── INFORMATION SHOWN ──
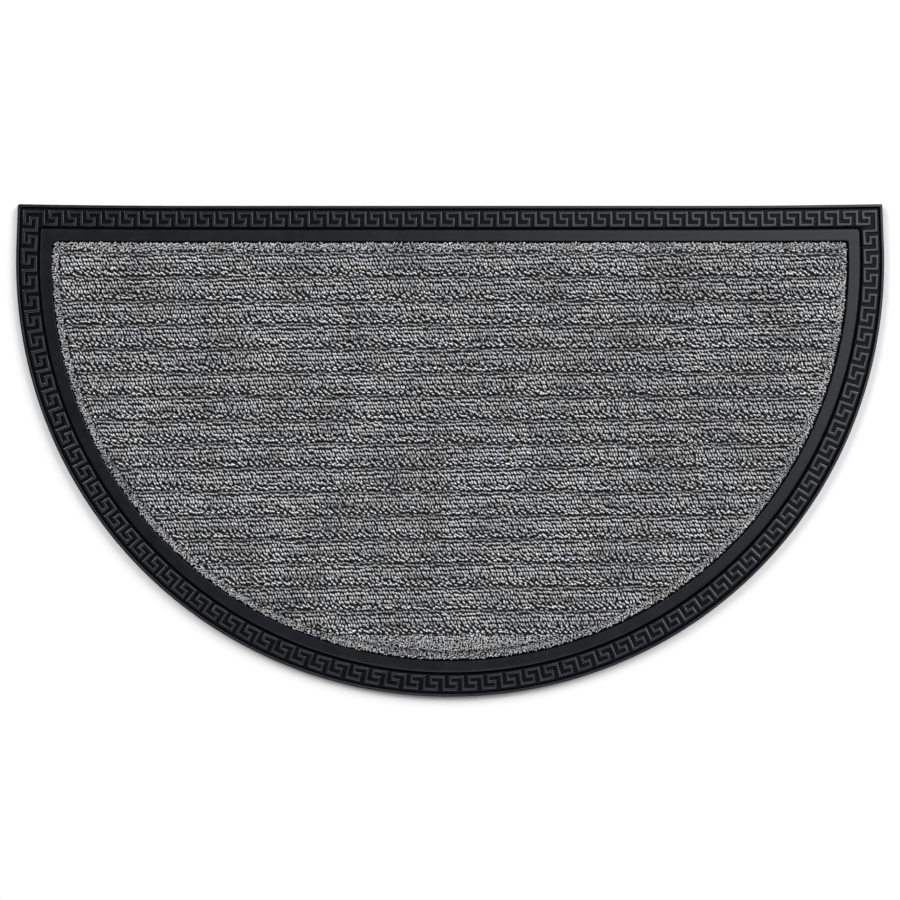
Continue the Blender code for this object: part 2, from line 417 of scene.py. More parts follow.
def key_line(shape, border):
    """Middle of the Greek key line, once round the mat."""
    left, right = (shape.corner(border.key_inset, side) for side in (-1, 1))
    back_step = (right.x - left.x) / (KEY_STEPS * border.back_repeats)
    round_length = 2 * shape.side_length(border.key_inset) + shape.arc_length(border.key_inset)
    round_step = round_length / (KEY_STEPS * border.round_repeats)
    points = []
    for along, inwards in key_run(border.back_repeats):
        points.append(Vector((right.x - along * back_step, right.y - inwards * border.key_grid)))
    for along, inwards in key_run(border.round_repeats):
        distance = along * round_step
        distance += look_up(KEY_CREEP, distance / round_length) * MM
        inset = border.key_inset + inwards * border.key_grid
        points.append(shape.round_point(distance, inset, border.key_inset))
    return [shape.flare(point) for point in points]


def soft_offset(points, distance, corner_radius):
    """Closed anticlockwise line moved outwards by a distance, with three points at each rounded corner."""
    moved = []
    for index, point in enumerate(points):
        before = (point - points[index - 1]).normalized()
        after = (points[(index + 1) % len(points)] - point).normalized()
        normal = Vector((before.y + after.y, -before.x - after.x)).normalized()
        corner = point + normal * distance / normal.dot(Vector((before.y, -before.x)))
        first, last = corner - before * corner_radius, corner + after * corner_radius
        moved += [first, (first + 2 * corner + last) / 4, last]
    return moved


def add_loop(mesh, points, height):
    return [mesh.verts.new((point.x, point.y, height)) for point in points]


def add_wall(mesh, lower, upper, finish=0):
    for index in range(len(lower)):
        corners = (lower[index - 1], lower[index], upper[index], upper[index - 1])
        mesh.faces.new(corners).material_index = finish


def add_flat(mesh, outer, hole=(), finish=0):
    """Fill a level area: one loop, or the ring between it and a hole."""
    corners = [*outer, *hole]
    faces = [list(range(len(outer))), list(range(len(outer), len(corners)))]
    places = [corner.co.xy for corner in corners]
    _, _, triangles, sources, _, origins = delaunay_2d_cdt(places, [], faces if hole else faces[:1], 1,
                                                           MERGE_DISTANCE)
    for triangle, origin in zip(triangles, origins):
        if 1 not in origin:
            face = mesh.faces.new([corners[sources[index][0]] for index in triangle])
            face.material_index = finish


def add_node(tree, kind, links=(), **settings):
    """Add a node. The links map its inputs to a value or to another node's output."""
    made = tree.nodes.new(kind)
    for name, value in settings.items():
        setattr(made, name, value)
    for key, value in dict(links).items():
        if isinstance(value, bpy.types.NodeSocket):
            tree.links.new(value, made.inputs[key])
        else:
            made.inputs[key].default_value = value
    return made


def new_material(name):
    """An empty material, its tree and its Principled shader."""
    material = bpy.data.materials.new(name)
    material.use_nodes = True
    tree = material.node_tree
    return material, tree, tree.nodes["Principled BSDF"]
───
■ INSTRUCTION: Word for word, quote the lines of the material from the first line through the line with "return [mesh.verts.new((point.x, point.y, height))", both ends included.

■ FINISHED TASK:
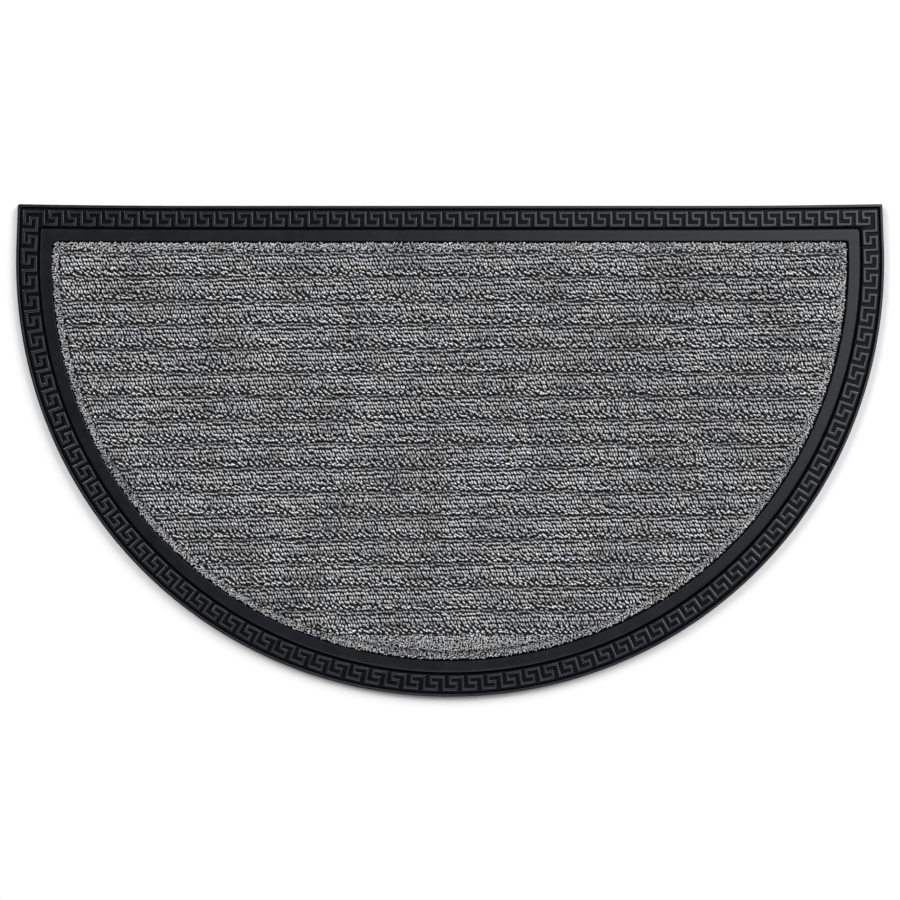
Continue the Blender code for this object: part 2, from line 417 of scene.py. More parts follow.
def key_line(shape, border):
    """Middle of the Greek key line, once round the mat."""
    left, right = (shape.corner(border.key_inset, side) for side in (-1, 1))
    back_step = (right.x - left.x) / (KEY_STEPS * border.back_repeats)
    round_length = 2 * shape.side_length(border.key_inset) + shape.arc_length(border.key_inset)
    round_step = round_length / (KEY_STEPS * border.round_repeats)
    points = []
    for along, inwards in key_run(border.back_repeats):
        points.append(Vector((right.x - along * back_step, right.y - inwards * border.key_grid)))
    for along, inwards in key_run(border.round_repeats):
        distance = along * round_step
        distance += look_up(KEY_CREEP, distance / round_length) * MM
        inset = border.key_inset + inwards * border.key_grid
        points.append(shape.round_point(distance, inset, border.key_inset))
    return [shape.flare(point) for point in points]


def soft_offset(points, distance, corner_radius):
    """Closed anticlockwise line moved outwards by a distance, with three points at each rounded corner."""
    moved = []
    for index, point in enumerate(points):
        before = (point - points[index - 1]).normalized()
        after = (points[(index + 1) % len(points)] - point).normalized()
        normal = Vector((before.y + after.y, -before.x - after.x)).normalized()
        corner = point + normal * distance / normal.dot(Vector((before.y, -before.x)))
        first, last = corner - before * corner_radius, corner + after * corner_radius
        moved += [first, (first + 2 * corner + last) / 4, last]
    return moved


def add_loop(mesh, points, height):
    return [mesh.verts.new((point.x, point.y, height)) for point in points]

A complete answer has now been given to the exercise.